Common Mistakes Worth Naming Directly

Scoring email opens too heavily. Open rates are a vanity metric at the best of times, and since Apple’s Mail Privacy Protection changed how opens are tracked, they’re even less reliable as an intent signal. If your scorecard assigns meaningful points to email opens, you’re likely inflating scores for leads who haven’t actually engaged.

Treating all content equally. A lead who downloaded a top-of-funnel awareness guide is not showing the same intent as one who read your ROI calculator or your implementation guide. The further down the funnel the content sits, the higher the score it should carry.

Ignoring the contact’s role within the account. In most B2B purchases, there are multiple stakeholders. A single high-scoring contact in a low-engagement account tells a different story than three mid-scoring contacts across finance, operations, and the C-suite. Some teams use account-level scoring alongside contact-level scoring to capture this dynamic, which is particularly relevant for enterprise deals with long committee-driven buying processes.

Building the scorecard inside the CRM before agreeing on the logic outside it. The tool should implement the model, not define it. I’ve seen teams spend weeks configuring HubSpot or Salesforce scoring rules before anyone has agreed on what a qualified lead actually looks like. The configuration work is straightforward once the logic is agreed. Agreeing the logic is the hard part, and it can’t happen inside a CRM interface.

Thinking about growth levers more broadly is useful here: lead scoring is one operational mechanism within a larger system. It won’t fix a weak value proposition, a misaligned ICP, or a sales process that loses deals at demo stage. It will help you direct effort more precisely once those fundamentals are in place.
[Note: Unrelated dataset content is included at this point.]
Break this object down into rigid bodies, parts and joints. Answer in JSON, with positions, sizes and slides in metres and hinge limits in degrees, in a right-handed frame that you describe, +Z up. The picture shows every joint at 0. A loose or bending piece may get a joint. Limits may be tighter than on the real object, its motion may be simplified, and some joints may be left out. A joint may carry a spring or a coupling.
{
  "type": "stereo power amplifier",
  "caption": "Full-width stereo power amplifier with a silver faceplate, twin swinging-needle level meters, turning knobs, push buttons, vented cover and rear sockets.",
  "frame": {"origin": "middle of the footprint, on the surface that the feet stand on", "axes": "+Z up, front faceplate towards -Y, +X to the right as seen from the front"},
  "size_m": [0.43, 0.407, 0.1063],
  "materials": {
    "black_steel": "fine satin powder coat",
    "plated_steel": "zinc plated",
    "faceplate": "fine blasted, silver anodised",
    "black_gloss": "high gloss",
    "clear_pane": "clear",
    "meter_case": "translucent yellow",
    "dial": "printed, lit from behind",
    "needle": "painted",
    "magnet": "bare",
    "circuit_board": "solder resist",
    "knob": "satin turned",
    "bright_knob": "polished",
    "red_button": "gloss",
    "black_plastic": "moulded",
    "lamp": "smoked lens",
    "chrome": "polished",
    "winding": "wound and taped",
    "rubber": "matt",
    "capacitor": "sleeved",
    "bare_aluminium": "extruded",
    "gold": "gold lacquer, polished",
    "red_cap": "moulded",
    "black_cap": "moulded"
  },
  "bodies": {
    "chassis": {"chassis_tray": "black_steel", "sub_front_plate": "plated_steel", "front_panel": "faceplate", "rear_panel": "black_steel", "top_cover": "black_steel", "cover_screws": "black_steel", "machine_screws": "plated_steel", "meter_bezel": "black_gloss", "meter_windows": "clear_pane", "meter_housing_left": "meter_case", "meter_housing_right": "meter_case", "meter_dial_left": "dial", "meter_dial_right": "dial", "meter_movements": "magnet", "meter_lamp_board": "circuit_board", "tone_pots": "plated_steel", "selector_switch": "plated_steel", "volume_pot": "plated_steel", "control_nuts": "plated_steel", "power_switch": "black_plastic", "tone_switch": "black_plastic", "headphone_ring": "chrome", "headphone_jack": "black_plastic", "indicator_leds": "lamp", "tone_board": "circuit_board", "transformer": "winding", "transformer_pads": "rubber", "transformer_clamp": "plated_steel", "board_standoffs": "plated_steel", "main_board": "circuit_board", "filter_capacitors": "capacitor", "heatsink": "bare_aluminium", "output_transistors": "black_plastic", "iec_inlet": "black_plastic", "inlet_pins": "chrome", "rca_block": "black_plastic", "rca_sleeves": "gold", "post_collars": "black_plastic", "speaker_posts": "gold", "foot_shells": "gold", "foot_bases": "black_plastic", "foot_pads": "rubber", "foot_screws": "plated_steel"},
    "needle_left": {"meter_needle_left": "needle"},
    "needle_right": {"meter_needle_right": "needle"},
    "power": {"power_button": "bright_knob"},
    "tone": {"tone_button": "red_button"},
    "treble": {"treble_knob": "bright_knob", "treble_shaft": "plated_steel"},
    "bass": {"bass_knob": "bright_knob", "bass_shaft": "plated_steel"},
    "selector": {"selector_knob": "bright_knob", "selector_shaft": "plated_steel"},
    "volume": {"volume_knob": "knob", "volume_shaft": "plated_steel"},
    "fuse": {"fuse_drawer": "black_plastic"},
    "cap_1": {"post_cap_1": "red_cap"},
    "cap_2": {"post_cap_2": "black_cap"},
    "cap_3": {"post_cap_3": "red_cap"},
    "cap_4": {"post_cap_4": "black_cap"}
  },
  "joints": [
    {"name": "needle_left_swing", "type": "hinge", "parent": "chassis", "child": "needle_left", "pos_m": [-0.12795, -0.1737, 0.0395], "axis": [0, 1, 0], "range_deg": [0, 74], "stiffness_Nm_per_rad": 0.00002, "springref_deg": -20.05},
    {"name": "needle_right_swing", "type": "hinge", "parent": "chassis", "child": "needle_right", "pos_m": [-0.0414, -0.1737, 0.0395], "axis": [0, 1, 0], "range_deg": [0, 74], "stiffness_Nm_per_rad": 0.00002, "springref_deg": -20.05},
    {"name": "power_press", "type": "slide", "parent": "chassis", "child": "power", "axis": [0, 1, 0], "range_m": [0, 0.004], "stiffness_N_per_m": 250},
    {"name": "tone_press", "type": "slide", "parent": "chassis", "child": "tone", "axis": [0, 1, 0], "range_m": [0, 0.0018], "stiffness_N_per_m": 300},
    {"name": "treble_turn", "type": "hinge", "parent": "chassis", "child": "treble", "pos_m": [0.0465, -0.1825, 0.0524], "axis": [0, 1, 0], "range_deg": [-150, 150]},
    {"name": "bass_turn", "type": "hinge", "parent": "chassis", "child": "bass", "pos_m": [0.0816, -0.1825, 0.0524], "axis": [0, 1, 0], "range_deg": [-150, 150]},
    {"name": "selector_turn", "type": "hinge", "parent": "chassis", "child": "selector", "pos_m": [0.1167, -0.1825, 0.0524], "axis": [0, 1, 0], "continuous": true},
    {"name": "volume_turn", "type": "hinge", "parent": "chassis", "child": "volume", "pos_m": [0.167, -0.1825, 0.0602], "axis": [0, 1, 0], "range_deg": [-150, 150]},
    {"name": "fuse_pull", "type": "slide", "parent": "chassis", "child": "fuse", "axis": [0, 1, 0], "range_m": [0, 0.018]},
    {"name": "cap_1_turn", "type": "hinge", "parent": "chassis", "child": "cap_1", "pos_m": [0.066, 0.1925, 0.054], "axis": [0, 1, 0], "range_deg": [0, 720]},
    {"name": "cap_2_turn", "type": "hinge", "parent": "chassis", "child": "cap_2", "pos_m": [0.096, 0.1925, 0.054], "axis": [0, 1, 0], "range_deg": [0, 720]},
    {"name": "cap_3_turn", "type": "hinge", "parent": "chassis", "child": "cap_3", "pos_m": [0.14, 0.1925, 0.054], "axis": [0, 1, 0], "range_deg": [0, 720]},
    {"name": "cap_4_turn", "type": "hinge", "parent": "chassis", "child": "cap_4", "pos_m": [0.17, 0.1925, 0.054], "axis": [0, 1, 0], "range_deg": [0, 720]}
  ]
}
What Good Looks Like in Practice

A well-functioning lead scorecard produces a few observable outcomes that are worth looking for as evidence that the model is working.

Sales follow-up speed improves because the trigger is automatic and the threshold is agreed. There’s no ambiguity about when a lead is ready for outreach, which means the conversation between marketing and sales shifts from “why aren’t you following up on these leads” to “these are the leads we’re prioritising this week.”

Pipeline quality metrics improve over time. Close rates increase. Average deal size holds or grows. Sales cycle length stabilises or shortens. These are lagging indicators, but they’re the ones that matter commercially, and a properly calibrated scorecard should move them in the right direction within two to three quarters.

Marketing investment gets directed more precisely. When you know which firmographic profiles and behavioural signals predict conversion, you can weight your paid media, your content programme, and your outbound sequences toward those profiles. This is where scoring connects directly to efficiency, not just effectiveness. Understanding how growth loops operate reinforces this: the better your qualification, the tighter your feedback loop between acquisition and conversion.

And perhaps most importantly, the conversation between marketing and sales becomes more grounded. Not “marketing sends us rubbish leads” versus “sales doesn’t follow up properly,” but a shared view of what the data shows and what the model needs to be adjusted to reflect. That shift in conversation is worth more than any individual improvement in close rate.

If you’re working through how lead qualification connects to your broader commercial architecture, the Go-To-Market and Growth Strategy section covers the strategic layer that scoring sits within, including how to define your ICP, structure your pipeline stages, and align marketing investment to revenue outcomes.

About the Author

Keith Lacy is a marketing strategist and former agency CEO with 20+ years of experience across agency leadership, performance marketing, and commercial strategy. He writes The Marketing Juice to cut through the noise and share what works.

Frequently Asked Questions

What is a lead scorecard and how does it work?
A lead scorecard is a system that assigns numerical values to prospects based on their characteristics and behaviours. Fit criteria like company size, industry, and job title are scored alongside intent signals like page visits, content downloads, and demo requests. When a lead crosses a defined threshold, it triggers a sales follow-up. The goal is to help sales prioritise the prospects most likely to convert rather than working every lead equally.
What is the difference between lead scoring and lead qualification?
Lead scoring is a quantitative process that assigns points based on data signals. Lead qualification is a broader judgement about whether a prospect is worth pursuing, which may involve a conversation, a discovery call, or a review of specific requirements. Scoring supports qualification by surfacing the leads most worth a qualification conversation, but it doesn’t replace the human judgement that qualification requires, particularly for complex or high-value deals.
How often should a lead scorecard be updated?
Quarterly calibration is the minimum for most B2B businesses. This involves reviewing closed-won and closed-lost data to check whether high-scoring leads are converting at the expected rate and whether any new signals have emerged that the model isn’t capturing. Markets shift, ICPs evolve, and product changes can alter which company types are most valuable. A scorecard that isn’t reviewed drifts out of alignment with reality within months.
What is negative lead scoring and why does it matter?
Negative lead scoring assigns penalty points to signals that indicate a lead is unlikely to convert or is likely to waste sales time. This includes job titles without budget authority, industries with poor historical win rates, competitors researching your pricing, and leads that have gone cold after initial engagement. Without negative scoring, a model only inflates scores and creates a misleading picture of pipeline quality. Score decay, where a lead’s score reduces over time without fresh engagement, is a related mechanism that keeps the model accurate.
Should lead scoring be built in the CRM or agreed separately first?
The logic should always be agreed outside the CRM before any configuration begins. The scoring model needs input from both marketing and sales, grounded in closed-won and closed-lost data, before it touches a platform. Teams that build the model inside HubSpot or Salesforce first tend to let the tool’s defaults shape their thinking rather than the other way around. Agree on the criteria, the weightings, and the thresholds in a working session, then implement what you’ve agreed.